> [GIVEN EXERCISE]
Which lines below hold the word "manifold"? Report each one.

> [RAW RECORDS]
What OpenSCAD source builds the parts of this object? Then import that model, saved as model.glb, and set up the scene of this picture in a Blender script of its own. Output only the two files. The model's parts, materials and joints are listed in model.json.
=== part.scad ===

...

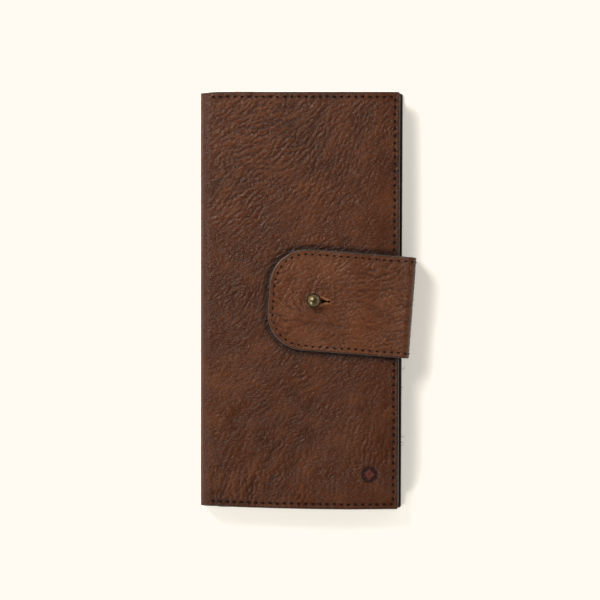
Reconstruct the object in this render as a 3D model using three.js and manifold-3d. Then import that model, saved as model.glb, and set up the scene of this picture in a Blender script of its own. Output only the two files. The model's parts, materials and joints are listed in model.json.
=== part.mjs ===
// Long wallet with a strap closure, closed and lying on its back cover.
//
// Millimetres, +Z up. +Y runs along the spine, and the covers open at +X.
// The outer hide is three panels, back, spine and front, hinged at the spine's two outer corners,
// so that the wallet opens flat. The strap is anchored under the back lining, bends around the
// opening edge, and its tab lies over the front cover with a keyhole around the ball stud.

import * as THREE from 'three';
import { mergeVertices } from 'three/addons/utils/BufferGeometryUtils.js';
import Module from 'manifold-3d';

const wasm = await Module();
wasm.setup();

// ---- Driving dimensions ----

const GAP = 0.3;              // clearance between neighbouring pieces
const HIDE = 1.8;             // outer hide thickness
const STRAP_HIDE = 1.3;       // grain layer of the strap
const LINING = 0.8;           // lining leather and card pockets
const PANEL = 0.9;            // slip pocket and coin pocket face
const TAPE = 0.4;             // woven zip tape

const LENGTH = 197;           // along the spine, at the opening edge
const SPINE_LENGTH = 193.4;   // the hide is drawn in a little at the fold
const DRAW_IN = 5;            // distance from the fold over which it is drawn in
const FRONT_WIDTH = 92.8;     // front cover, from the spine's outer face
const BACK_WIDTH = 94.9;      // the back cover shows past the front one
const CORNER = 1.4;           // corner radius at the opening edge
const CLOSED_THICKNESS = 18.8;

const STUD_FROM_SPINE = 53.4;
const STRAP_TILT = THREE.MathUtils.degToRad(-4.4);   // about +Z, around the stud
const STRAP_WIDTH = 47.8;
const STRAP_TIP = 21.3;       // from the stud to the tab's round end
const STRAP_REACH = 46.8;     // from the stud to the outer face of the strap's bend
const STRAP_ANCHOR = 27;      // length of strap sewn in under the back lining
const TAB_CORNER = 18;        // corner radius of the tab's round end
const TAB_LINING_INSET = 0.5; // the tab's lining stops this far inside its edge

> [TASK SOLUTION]
Reconstruct the object in this render as a 3D model using three.js and manifold-3d. Then import that model, saved as model.glb, and set up the scene of this picture in a Blender script of its own. Output only the two files. The model's parts, materials and joints are listed in model.json.
import Module from 'manifold-3d';